The CIE a*–b* charts of (a) in-plane and (b) out-of-plane analysis comparing solventborne and powder coating systems (\(D_{50}\)= 150 μm, pigmentation 1.5%) for viewing polar 45°. The right-hand graphs show a zoomed area from the main graphs, and the bottom-right graphs illustrate \(||L||_2\) differences between the coating systems in a*–b* channels across the entire geometry

From these results we conclude that, while BYK-mac i COLOR can, to a certain extent, detect differences between diffractive coating systems based on spectral information, it cannot reliably tell the difference based solely on texture information as was proposed in this paper

Captured appearance on coated objects

To validate the ability of image-based capture and processing methods to distinguish between coating systems used for the application of diffractive effect pigments, we captured the appearance of the tested coatings as a function of the wide range of illumination and viewing directions. Such behavior can be described by a six-dimensional, bidirectional texture function that captures the material surface appearance for incoming and outgoing directions sampled uniformly over hemispheres above the material surface. For the measurement of appearance, we used the gonioreflectometer described in “Development of an automatic method of diffractive pigment” section. The hemispheres of incoming/outgoing directions were sampled by means of 81 directions giving a total of 81 × 81 = 6561 images, where each image was taken for a unique bidirectional pair of camera and light positions.50 A small image tile area of approximately 150 × 150 pixels (corresponding to 10 × 10 mm) was cropped from the center of each image. The tile is created using a stitching algorithm,51 guaranteeing seamless edges when the tile is replicated to cover the surface geometry. Therefore, the frontal projection of each pixel covered the spatial area of 67 × 67 μm, while the mean particle size of measured samples was \(D_{50}\)= 150 μm. Finally, we visualized the captured data on a surface geometry acquired by a laser scan of the real speed shape specimen with a length of 10 cm.

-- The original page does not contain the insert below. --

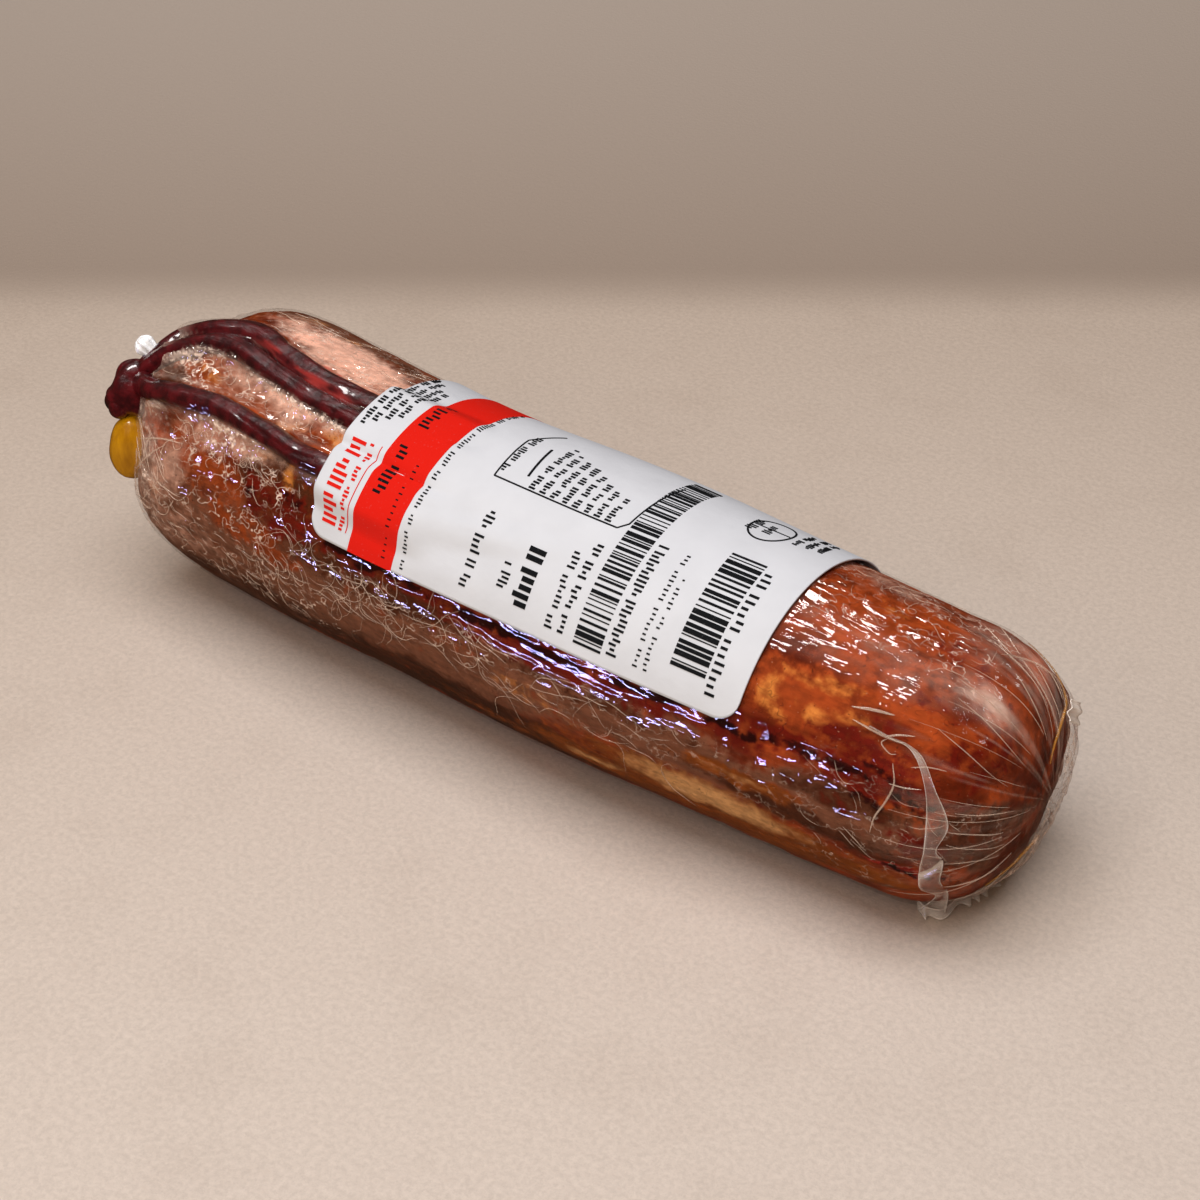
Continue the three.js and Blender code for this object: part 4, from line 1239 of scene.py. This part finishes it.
def make_print(name, bars, ticks, lines, band_stations=None):
    points, faces = [], []
    if band_stations:
        mark(points, faces, band_stations, 0.0, LABEL["wrap"], slant=0.0, ink=INK_UNDER_BLACK)
    for bar in bars:
        bar_field(points, faces, *bar)
    for *block, unusual in ticks:
        tick_block(points, faces, *block, **unusual)
    for corners, width in lines:
        line(points, faces, corners, width)
    return to_object(name, points, faces, smooth=False)


# --- The loose film ---------------------------------------------------------------------------------

def make_tail():
    """The nub of tied film: a pleated neck with a round tip."""
    start, end = np.array(FILM_TAIL["start"]), np.array(FILM_TAIL["end"])
    axis = end - start
    length = np.linalg.norm(axis)
    axis = axis / length
    side = unit(np.cross(axis, (0, 0, 1)))
    up = np.cross(axis, side)
    share = np.linspace(0, 1, 60)
    neck = np.interp(share, (0, FILM_TAIL["waist_at"], FILM_TAIL["neck_at"], 1.0),
                     [FILM_TAIL[part] for part in ("root", "waist", "neck", "tip")])
    dome = np.linspace(0.05, np.pi / 2 - 0.05, 14)
    along = np.concatenate([share * length, length + FILM_TAIL["tip"] * np.sin(dome)])
    radius = np.concatenate([neck, FILM_TAIL["tip"] * np.cos(dome)])
    sweep = np.linspace(0, 2 * np.pi, 48, endpoint=False)
    twist = 2.0 * np.sin(along[:, None] / 2)
    pleat = 1 + FILM_TAIL["pleat_depth"] * np.cos(FILM_TAIL["pleats"] * sweep[None, :] + twist)
    ring = side * np.cos(sweep)[:, None] + up * np.sin(sweep)[:, None]
    rings = start + axis * along[:, None, None] + ring[None] * (radius[:, None] * pleat)[..., None]
    rings += 0.35 * (layered_noise(rings, 1.5, 221) - 0.5)[..., None] * ring[None]
    points, faces = closed_tube(rings, start, start + axis * (length + FILM_TAIL["tip"]))
    return to_object("film_tail", points, faces)


def loose_leaf(name, points, faces, cover):
    """A leaf of film, whose two faces cover what is behind them alike."""
    return to_object(name, points, faces, {"cover": np.tile(cover.ravel(), 2)})


def make_flap():
    """The standing flap: a leaf of film between two edges, folded at a crease, with its feet on the floor."""
    count, columns, off_skin, half_thickness = 170, 21, 0.55, 0.05
    edges = []
    for route, foot in zip((FLAP_LEFT, FLAP_RIGHT), FLAP_FEET):
        station, turn = np.array(route, float).T
        places = loin_point(station, np.radians(turn), off_skin)
        edges.append(smooth_path(np.vstack([places, [foot]]), count))
    left, right = edges
    share = np.linspace(0, 1, count)
    u = np.linspace(0, 1, columns)
    middle = left[:, None] * (1 - u)[None, :, None] + right[:, None] * u[None, :, None]
    across = right - left
    along = np.gradient((left + right) / 2, axis=0)
    outwards = unit(np.cross(across, along))
    crease = share[:, None] - FLAP_CREASE + 0.05 * (u[None, :] - 0.5)
    belly = 0.55 * np.sin(np.pi * u)[None, :] * np.sin(7 * share + 0.6)[:, None]
    height = belly + 0.9 * np.exp(-(crease / 0.018) ** 2) + 0.25
    top = middle + outwards[:, None] * (height + half_thickness)[..., None]
    bottom = middle + outwards[:, None] * (height - half_thickness)[..., None]
    points = slab_points(top, bottom)
    points[:, 2] = np.maximum(points[:, 2], LOOSE_FILM_ON_FLOOR)
    rim = np.abs(2 * u - 1)[None, :] ** 12 * np.ones((count, 1))
    thread = 1 - smoothstep(share[:, None], 0.12, 0.26)
    cover = 0.02 + 0.6 * rim + 0.5 * np.exp(-(crease / 0.014) ** 2) + 0.4 * thread
    cover = cover + 0.22 * smoothstep(share[:, None], 0.66, 0.82) * np.abs(np.sin(9 * share[:, None] + 4 * u))
    return loose_leaf("film_flap", points, sheet_faces(count, columns), cover)


def make_frill():
    """The crinkled edge of film that lies along the floor beyond the flap."""
    count, columns = 120, 7
    route = smooth_path(FRILL_ROUTE, count)
    share = np.linspace(0, 1, count)
    ripple = 0.7 * np.sin(34 * share + 3 * np.sin(9 * share))
    u = np.linspace(0, 1, columns)
    rise = (1.5 + 0.8 * np.sin(11 * share + 1)) * (1 - 0.5 * share)
    sideways = np.array((-0.8, 0.6, 0.0))
    top = (route[:, None] + sideways * (ripple[:, None] * (1 - u) + 0.9 * u)[..., None]
           + np.array((0, 0, 1.0)) * (rise[:, None] * u)[..., None])
    bottom = top + np.array((-0.08, 0.06, 0.0))
    points = slab_points(bottom, top)
    points[:, 2] = np.maximum(points[:, 2], LOOSE_FILM_ON_FLOOR)
    cover = 0.22 + 0.6 * (np.abs(2 * u - 1)[None, :] ** 8) * np.ones((count, 1))
    return loose_leaf("film_frill", points, sheet_faces(count, columns), cover)


def make_seam(material):
    """The welded seam that runs round the far end, in amber film."""
    lines = []
    for route in (SEAM_ROUTE, SEAM_LOWER):
        station, turn = smooth_path(route, 60).T
        place = loin_point(np.minimum(station, FAR_END - POLE_MARGIN), np.radians(turn), 0.1)
        place[:, 2] = np.maximum(place[:, 2], 0.4)
        lines.append((place.tolist(), SEAM_HALF_WIDTH))
    return ribs_along("film_seam", lines, material)


def make_tab():
    """The small wavy tab of film at the far end, wider at its foot."""
    steps, half_thickness = 26, 0.09
    share = np.linspace(-0.5, 0.5, steps)
    u, v = np.meshgrid(share, share, indexing="ij")
    width, height = TAB["size"]
    wave = 0.5 * np.sin(5.5 * u + 3 * v) + 0.35 * np.sin(11 * v)
    c, s = math.cos(-TAB["tilt"]), math.sin(-TAB["tilt"])

    def place(offset):
        x = wave * 0.9 + offset
        y, z = u * width * (1 - 0.3 * v), v * height
        return np.stack([x, y * c - z * s, y * s + z * c], -1) + np.array(TAB["at"])

    points = slab_points(place(half_thickness), place(-half_thickness))
    faces = [face[::-1] for face in sheet_faces(steps, steps)]
    cover = 0.42 + 0.5 * np.maximum(np.abs(2 * u), np.abs(2 * v)) ** 4
    return loose_leaf("film_tab", points, faces, cover)


# --- Floor, light and camera ------------------------------------------------------------------------

CAMERA_TARGET = np.array((0.0, 0.56, 26.96))
CAMERA_DISTANCE = 422.07
CAMERA_RISE, CAMERA_SWING = math.radians(35.5), math.radians(36.85)
CAMERA_BACK = np.array((math.sin(CAMERA_SWING) * math.cos(CAMERA_RISE),
                        -math.cos(CAMERA_SWING) * math.cos(CAMERA_RISE), math.sin(CAMERA_RISE)))
CAMERA_LENS, CAMERA_SENSOR, CAMERA_CLIP = 70, 36, (0.01, 20)  # millimetres, and metres for the clip
FLOOR_EDGE = 0.5105  # metres from under the camera to where the floor ends in the soft darker ground
FLOOR_EDGE_EASE = (0.014, 0.016)
FLOOR_NEAR, GROUND_FAR, FLOOR_HALF = 0.22, 0.72, 2.0  # metres


def camera_place():
    return in_frame(CAMERA_TARGET + CAMERA_BACK * CAMERA_DISTANCE)[0]


def make_camera():
    data = bpy.data.cameras.new("camera")
    data.lens, data.sensor_width = CAMERA_LENS, CAMERA_SENSOR
    data.clip_start, data.clip_end = CAMERA_CLIP
    camera = new_object("camera", data)
    right = Vector((math.cos(CAMERA_SWING), math.sin(CAMERA_SWING), 0))
    back = Vector(CAMERA_BACK)
    up = back.cross(right)
    turn = Matrix((right, up, back)).transposed().to_4x4()
    camera.matrix_world = Matrix.Translation(Vector(camera_place())) @ turn
    bpy.context.scene.camera = camera


def floor_material():
    """Pale honed stone, painted darker away from the camera as a painted falloff of light, with the darker
    out-of-focus ground behind it.
    """
    made, tree = new_material("pale_honed_stone")
    place = node(tree, "ShaderNodeTexCoord").outputs["Object"]
    ahead = (-math.sin(CAMERA_SWING), math.cos(CAMERA_SWING), 0)
    spot = camera_place()
    from_camera = spot[0] * ahead[0] + spot[1] * ahead[1]
    along = node(tree, "ShaderNodeVectorMath", dict(operation="DOT_PRODUCT"), i0=place, i1=ahead)
    distance = maths(tree, "SUBTRACT", along.outputs["Value"], from_camera)
    edge = eased(tree, distance, FLOOR_EDGE - FLOOR_EDGE_EASE[0], FLOOR_EDGE + FLOOR_EDGE_EASE[1])
    near = node(tree, "ShaderNodeMapRange", i0=distance, i1=FLOOR_NEAR, i2=FLOOR_EDGE).outputs[0]
    far = node(tree, "ShaderNodeMapRange", i0=distance, i1=FLOOR_EDGE, i2=GROUND_FAR).outputs[0]
    mottle = noise(tree, 0.035, detail=6.0, roughness=0.6)
    speck = noise(tree, 0.45, detail=5.0, roughness=0.65)
    # The stone is painted darker away from the camera: a painted falloff of light.
    stone = mixed(tree, near, colour("#e6d8ca"), colour("#d5c3b1"))
    blot = maths(tree, "MULTIPLY", maths(tree, "SUBTRACT", mottle, 0.5), 1.6, True)
    stone = mixed(tree, maths(tree, "MULTIPLY", blot, 0.32), stone, colour("#a08a76"))
    fleck = maths(tree, "MULTIPLY", maths(tree, "SUBTRACT", speck, 0.6), 4.0, True)
    stone = mixed(tree, maths(tree, "MULTIPLY", fleck, 0.3), stone, colour("#8f7763"))
    ground = mixed(tree, far, colour("#ad9b8b"), colour("#d6c7b8"))
    grit = noise(tree, 0.9, detail=5.0, roughness=0.7)
    stone = mixed(tree, 1.0, stone, eased(tree, grit, 0.3, 0.7, 0.90, 1.06), "MULTIPLY")
    tone = mixed(tree, edge, stone, ground)
    bump = node(tree, "ShaderNodeBump", Height=grit, Strength=0.35, Distance=0.0006).outputs[0]
    surface = node(tree, "ShaderNodeBsdfPrincipled", Base_Color=tone, Roughness=0.65, Normal=bump)
    surface.inputs["Specular IOR Level"].default_value = 0.25
    finish_material(tree, surface.outputs[0])
    return made


def make_floor():
    mesh = bpy.data.meshes.new("floor")
    corners = [(x * FLOOR_HALF, y * FLOOR_HALF, 0) for x, y in ((-1, -1), (1, -1), (1, 1), (-1, 1))]
    mesh.from_pydata(corners, [], [(0, 1, 2, 3)])
    obj = new_object("floor", mesh)
    mesh.materials.append(floor_material())
    obj.visible_glossy = False  # the film mirrors the lamps, not the pale floor


LIGHTS = (  # name, place and size in metres, watts, colour, whether it lights surfaces, pieces it is kept to
    ("overhead_softbox", (0.00, -0.10, 0.80), (0.70, 0.60), 5.5, "#f8f9ff", True, None),
    ("front_fill", (0.06, -0.62, 0.62), (0.60, 0.45), 1.75, "#fff0e0", True, None),
    ("loin_fill", (0.06, -0.62, 0.50), (0.60, 0.45), 1.55, "#fffaf4", True, "loin"),
    ("overhead_shine", (-0.20, 0.04, 0.62), (0.62, 0.15), 8.0, "#fffdfb", False, "wet"),
    ("end_shine", (0.37, 0.17, 0.62), (0.16, 0.12), 0.4, "#fffdfb", False, "film"),
    ("window_strip", (-0.27, -0.66, 0.03), (0.32, 0.06), 3.2, "#b9b4ff", False, "film"),
)
LIGHTS_AIM = (0, 0, 0.027)  # the loin's middle, in metres
ROOM_COLOUR, ROOM_LIGHT, ROOM_REFLECTION = "#ffd9b4", 0.105, 0.04


def make_lights(pieces):
    """The studio's lamps. The ones that only shine are kept to the wet pieces or to the film alone."""
    film_names = ("film_skin", "film_flap", "film_tab", "film_tail", "film_frill")
    dull_names = ("cured_loin", "paper_label", "label_black_print", "label_red_print")
    groups = {
        "loin": pieces,
        "wet": [piece for piece in pieces if piece.name not in dull_names],
        "film": [piece for piece in pieces if piece.name in film_names],
    }
    collections = {}
    for group, members in groups.items():
        collections[group] = bpy.data.collections.new(group + "_pieces")
        for piece in members:
            collections[group].objects.link(piece)
    for name, place, (width, height), watts, code, lights_surfaces, kept_to in LIGHTS:
        data = bpy.data.lights.new(name, "AREA")
        data.shape, data.size, data.size_y = "RECTANGLE", width, height
        data.energy, data.color = watts, colour(code)[:3]
        light = new_object(name, data)
        light.location = place
        light.rotation_euler = (Vector(LIGHTS_AIM) - Vector(place)).to_track_quat("-Z", "Y").to_euler()
        light.visible_diffuse = lights_surfaces
        light.visible_glossy = not lights_surfaces
        if kept_to:
            light.light_linking.receiver_collection = collections[kept_to]


def make_room():
    """An even room: full light on surfaces, but dim in reflections, as a studio's dark surroundings are."""
    world = bpy.data.worlds.new("studio")
    world.use_nodes = True
    tree = world.node_tree
    tree.nodes.clear()
    gloss_ray = node(tree, "ShaderNodeLightPath").outputs["Is Glossy Ray"]
    strength = node(tree, "ShaderNodeMapRange", i0=gloss_ray, i3=ROOM_LIGHT, i4=ROOM_REFLECTION).outputs[0]
    background = node(tree, "ShaderNodeBackground", Color=colour(ROOM_COLOUR), Strength=strength)
    node(tree, "ShaderNodeOutputWorld", Surface=background.outputs[0])
    bpy.context.scene.world = world


# --- Assembly ---------------------------------------------------------------------------------------

def dress(obj, material, replaced=None):
    """Gives a piece its material, unless its own nodes set it, and its place in the part."""
    if material is not None:
        obj.data.materials.clear()
        obj.data.materials.append(material)
    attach(obj, "root")
    if replaced:
        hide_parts(replaced)


cord_material = wet_cord()
loose_film = folded_film("loose_clear_film", 0.04, "#f3e6da")
crease_film = folded_film("creased_clear_film", 0.34, "#e6ccb6")
dress(make_flesh(), cured_flesh(), "wrapped_loin")
film = make_film()
film.visible_shadow = False  # clear film takes next to no light from what it wraps
dress(film, clear_film(), "wrapped_loin")
dress(make_creases(crease_film), None)
for strand_name in STRANDS:
    dress(make_strand(strand_name), cord_material, strand_name)
dress(make_knot(), cord_material, "knot")
dress(make_lobe(), golden_fat(), "yellow_lobe")
dress(make_label(), label_paper(), "label")
black_print = make_print("label_black_print", BLACK_BARS, BLACK_TICKS, BLACK_LINES)
dress(black_print, print_ink("black_label_ink", "#17181a"))
red_print = make_print("label_red_print", (), RED_TICKS, RED_LINES, RED_BAND)
dress(red_print, print_ink("red_label_ink", "#dc2015"))
dress(make_tail(), folded_film("tied_film_tail", 1.4, "#ffffff", 0.3))
dress(make_flap(), loose_film)
dress(make_frill(), loose_film)
dress(make_seam(folded_film("amber_film_seam", 0.45, "#c88a34")), None)
dress(make_tab(), loose_film)

make_floor()
make_lights([piece for piece in bpy.context.scene.objects
             if piece.type == "MESH" and piece.name != "floor"])
make_room()
make_camera()
bpy.context.scene.view_settings.view_transform = "Standard"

The visualization was obtained using an OpenGL Shader. A comparison of the rendered appearance to a photograph of an actual coated object is given in Fig. 21. Note that differences are in the area of specular highlight, due to its undersampling, and due to light reflections from the table, which are not accounted for in the rendering.

Fig. 21
figure 21

A comparison of the object photograph (left) to its virtual representation captured by means of bidirectional texture function (right) under point-light illumination (Paint 1 (solventborne)—coating film sprayed with air gun13 with D50 value 35 μm)

Fig. 22
figure 22

A comparison of the speed shape coating with Paint 1 (solventborne, top row) and Paint 2 (powder coating, bottom row) under point-light (the first row) and ambient (second and third row) illumination

Figure 22 shows a comparison of the solventborne and powder coatings visualized under point-light (the top row) and ambient (the second and third row) illumination. The environment illumination is represented by 144 discrete lights representing the illumination intensity of the actual scene. The material appearance is then shown as a linear combination of individual light contributions. One can observe apparent differences between both systems. While the solventborne coating (on the left) features a more uniform appearance including distinct color ringing effects, the powder coating (on the right) shows more sparkle with overall behavior suppressed. Such behavior agrees well with the results of our pigment behavior analysis for in-plane and out-of-plane geometries presented in “Experiments on pigments of varying concentration” section. Naturally, the more uniform the illumination (going from point-light, indoor to outdoor), the less visually apparent are the differences. This highlights the importance of using a predominantly directional light whenever we need visually to characterize properties of diffractive coatings.

Conclusion

This paper provides a comparative, optical analysis of surfaces modified with two different paint technologies containing diffractive pigments (reference (13), \(D_{50}\) = 150 μm) in one in-plane and two out-of-plane measurement geometries using a gonioreflectometer. Our psychophysical and computational image-based studies in RGB channels revealed that Paint 1 (solventborne) coating achieves significantly better flake alignment as proved by their higher effectively visible numbers and coverage area. On the other hand, the average intensity of pigment flakes is much higher for Paint 2 (powder coating). In summary, we have shown that, in contrast to tested industrial spectrophotometric devices, the data of rather limited spectral resolution, such as RGB triplet captured by our gonioreflectometer, show a promising result that can in the future lead to development of novel differentiation techniques for diffractive coating application systems when complementary spatial information is taken into account. To accomplish this task one should analyze a substantially larger set of samples including different effect pigments and coating applications.

A flake orientation is influenced by a multitude of parameters within the complete coating manufacturing/spraying process. As effect pigment orientation has a huge impact on the optical appearance of the final coating achieved, the coatings industry is searching for new, cheaper methods which are able to provide information in a noninvasive manner. We believe that our approach is able to provide valuable information on flake orientation of different coating systems, but additionally can be used to compare coating systems and improve paint spraying processes which should be of great industrial importance.

In future work, we plan to combine data from the spatial and angular domain to identify the orientation of individual pigment flakes possibly even in sub-pixel resolution. Another interesting research direction would be the identification of the image statistics applicable for the prediction of pigment-related visual features.